Strengthen top-level design, Develop a plan, concentrate efforts, advance technology, and strengthen the foundation.

· Develop strategic plans, outline technology development roadmaps, and explore approaches and methods for pooling resources from various stakeholders.

· Mobilize government and capital resources to foster industrial clusters, concentrate and optimize innovation resources, and pool efforts to overcome technological bottlenecks in equipment, materials, and devices.

· Strengthen basic research and encourage original innovation to provide industries with talent, technology, and creative input.

Improve the foundational platforms for public R&D, services, and production applications across the industrial chain.
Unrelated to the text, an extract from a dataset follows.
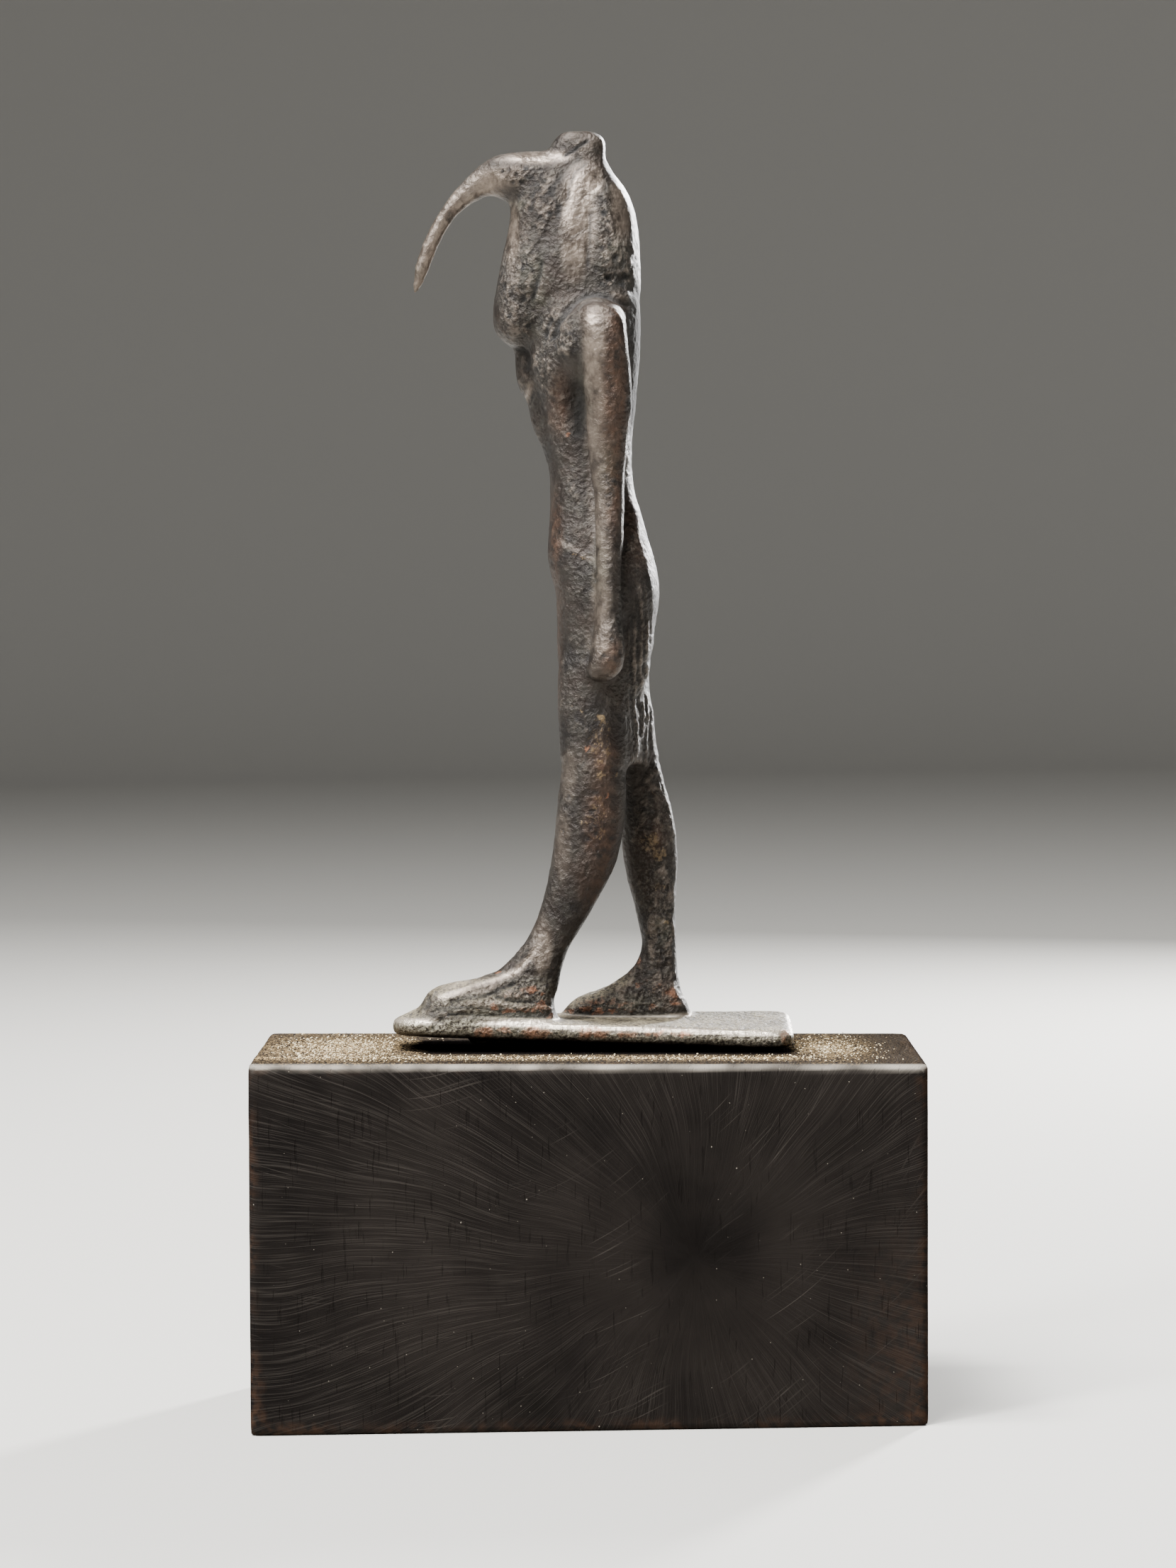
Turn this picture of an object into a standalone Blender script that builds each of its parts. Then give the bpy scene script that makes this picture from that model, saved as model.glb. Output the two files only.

· Build an open national innovation technology center and an internationalized public R&D and service platform to tackle core technologies and enrich innovation resources.

· Build a testing, validation, and application demonstration platform; refine product testing processes; assist enterprises in innovating applications; and strengthen system-level capabilities centered on application deployment.

Improve the industrial ecosystem, Grasp key areas such as talent, technology, applications, and international cooperation.

· Improve the talent development system and cultivate leading talents in areas such as entrepreneurship, innovation, and engineering technology.

· Build an open and orderly technical standards system, strengthen patent operations, and actively participate in the development of international technical standards.

· Promote international cooperation, enhance scientific research exchanges with overseas industry, academia, and research institutions, and facilitate the establishment of overseas technology R&D and innovation centers.